All Around Sound Is Turning Three! - Day 1: Rawkblog

In a little less than a week (March 10th to be exact), All Around Sound will be entering it's third year of operation. To help ring in the occasion I thought I'd offer another smattering of playlists belovedly curated by friends of the blog/myself as well as influencers of both my taste and the blog's direction on occasion.

Kicking off the week is Rawkblog, run by LA-based music journalist David Greenwald. My relationship with  Dave is one I wouldn't take likely. Our music tastes are separate for the most part connected at its strongest by a love of indie rock/pop. Dave's single-handedly responsible for me checking out Fiona Apple's The Idler Wheel.... His biggest success/influence, to me at least comes in the form of his digital music club. For $2.99/month and a free subscription to Spotify, each week he sends out his picks for album of the week as well as an older album he feels pairs well with the album as well as a monthly mixtape. That's a lot of music.  In a lot of ways, Dave is responsible for the whole mixtape run on All Around Sound. He also gives some rather excellent behind the scenes help like advice on interviews.
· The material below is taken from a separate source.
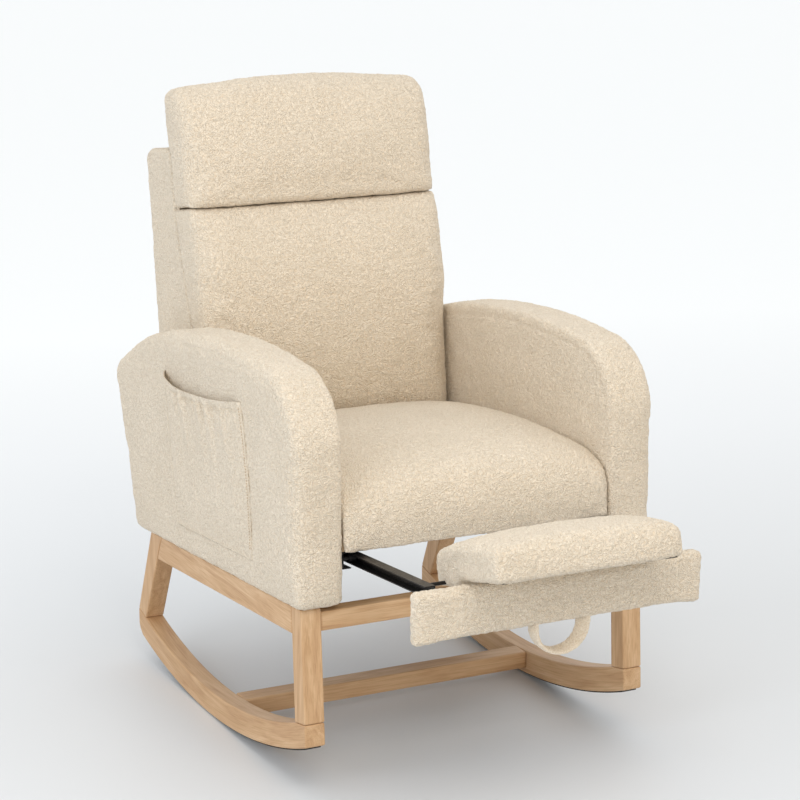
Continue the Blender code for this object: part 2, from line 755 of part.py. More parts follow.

We may differ on a few hundred issues like what's an acceptable song of the year (Usher's "Climax" it is not) but overall, I have trust in Dave's taste and look forward to his weekly offerings.

Dave's Contribution - I Came All This Way:
I have a special place in my heart for "unpopular pop," a sorta-genre coined by Jon Brion and first applied to his circle of friends, collaborators and Largo players circa '99: people including Elliott Smith, Rufus Wainwright, Fiona Apple, Badly Drawn Boy, Aimee Mann and others you, uh, probably haven't heard of. Brion's concept rings truer than ever: for bands not candy-coated enough for the mainstream but not fashionable or weird enough for the underground, it's easy to get left on the shelf. For this mixtape, I compiled some of my favorite unpopular pop: picks from underappreciated bands, secret classics from better-known acts and Trashcan Sinatras' "Freetime," the best Britpop song ever recorded, Coachella headliners be damned.